Thanks for the initial comments. Issues coming up during the first days of the consultation:

  1. Clarifications of understanding about the Digital Specimen/Extended Specimen concept, design choices and the socio-technical implementation. It was discussed how design choices around the realisation of the DS/ES concept and social contracts associated with maintaining DS/ES are linked. It’s already clear that a much fuller explanation is needed, covering several dimensions to help improve understanding. What does a DS/ES contain? How are its components arranged in relation to one another? Who is responsible for what?

  2. How several legal aspects will be addressed. Concerns specifically, in relation to specimen/data sovereignty, repatriation of benefits in relation to CARE principles, and emerging multi-lateral agreements such as Nagoya, GMBS. Also, on the legal implications / differences between FAIR and open.
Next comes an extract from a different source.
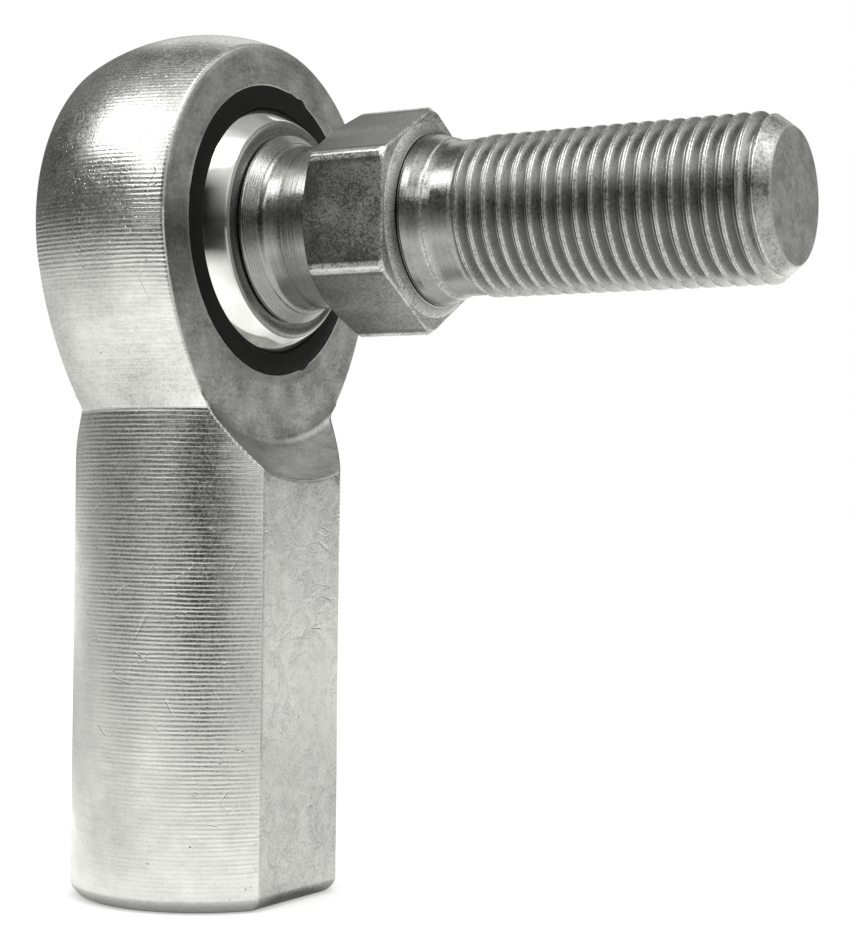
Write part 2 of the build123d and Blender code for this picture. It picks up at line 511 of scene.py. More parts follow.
collar = lathe_path(
    [(HEX_FRONT + 0.54, 7.00, 0), (HEX_FRONT + 0.545, 6.76, 0.01), (HEX_FRONT + 0.62, 6.73, 0.03), (HEX_FRONT + 0.68, 6.83, 0.03), (HEX_FRONT + 0.715, 6.82, 0.02), (HEX_FRONT + 0.73, 6.74, 0.01),
     (HEX_FRONT + 0.755, 6.75, 0.01), (HEX_FRONT + 0.78, 6.81, 0.03), (HEX_FRONT + 1.35, 6.70, 0.4), (HEX_FRONT + 2.2, 6.43, 0.3), (HEX_FRONT + 2.40, 6.39, 0.06), (HEX_FRONT + 2.48, 6.28, 0.06),
     (HEX_FRONT + 3.1, 6.14, 0.6), (26.1, PLAIN, 0)], 4)
spin(stud, collar, 0)
ROOT = 5.62
CONE_X, CONE_R = 50.15, 6.35


def stud_radius(s, v):
    th = thread_profile(v, MAJOR, ROOT, 0.29, seam=0.045, soft=0.02)
    fade = smooth_step(s, 26.15, 27.3)
    r = PLAIN + (th - PLAIN) * fade
    cone = CONE_R - (s - CONE_X) * (CONE_R - 5.2) / (TIP - 0.15 - CONE_X)
    return np.minimum(r, cone)


half_us = np.array([0.0, 0.035, 0.075, 0.11, 0.145, 0.19, 0.38, 0.54, 0.595])
us_out = np.concatenate([-half_us[:0:-1], half_us, [P / 2]])
face_angle = math.radians(230)                 # where the crests are seen from
PHASE = 27.0 - P * face_angle / (2 * math.pi)
ang = np.concatenate([TH, [TH[0] + 2 * math.pi]])
s, r = helix(ang, 26.1, TIP - 0.15, us_out, stud_radius, PHASE)
stud.grid(np.stack([s, r * np.cos(ang), r * np.sin(ang)], -1), 2)
tip = lathe_path([(TIP - 0.15, 5.2, 0), (TIP - 0.02, 5.09, 0.06), (TIP, 5.02, 0.05), (TIP, 4.6, 0), (TIP, 2.0, 0), (TIP, 0, 0)], 3)
spin(stud, tip, 3)
stud_me = stud.mesh("stud_shell")

# ------------------------------------------------------------------------ ball
T2 = np.linspace(0, 2 * math.pi, 192, endpoint=False)
flat_r = math.sqrt(BALL_R**2 - HW**2)
ball = Builder()
rim_r = flat_r + 0.13
rim = math.sqrt(BALL_R**2 - rim_r**2)
a_rim = math.atan2(rim_r, rim)
arc = [[[BALL_R * math.cos(a), BALL_R * math.sin(a)]] for a in np.linspace(a_rim, math.pi - a_rim, 81)]
spin(ball, np.array(arc), 0, T2)
right = lathe_path([(rim, rim_r, 0), (HW - 0.01, flat_r - 0.10, 0.10), (HW, flat_r - 0.3, 0.1), (HW, 7.0, 0), (HW, 4.9, 0.05), (HW - 0.1, 4.78, 0.05), (-HW + 1.22, 4.78, 0)], 3)
left = lathe_path([(-HW + 1.22, 4.78, 0), (-HW, 6.0, 0.03), (-HW, 7.2, 0), (-HW, flat_r - 0.3, 0.1), (-HW + 0.01, flat_r - 0.10, 0.10), (-rim, rim_r, 0)], 3)
spin(ball, right, 1, T2)
spin(ball, left, 1, T2)
ball_me = ball.mesh("ball_shell")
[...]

This might point to the need to find and involve one or two legal expects in the consultation, either now or in a later phase; and/or to organise workshops on the topic.

  3. Use of terminology. Terms such as ‘kernel information’, ‘metadata’ and ‘linked data’ are causing confusion. Besides missing a glossary of terms to help common understanding, this is linked to incomplete understanding due to insufficient explanations. See also (1) above.

Questions we aim to focus on in the next couple of days:

  • New models of digitization, curation and governance to serve FAIR data when that data is a combination of the collection holder’s data, collector’s data and data from external specialists and third-party sources.

  • Functions needed for new data science - what services or capabilities are currently missing?

  • Improving engagement of participants - what motivates you to contribute/share value-adding data to extended digital specimens? What do you wish to see?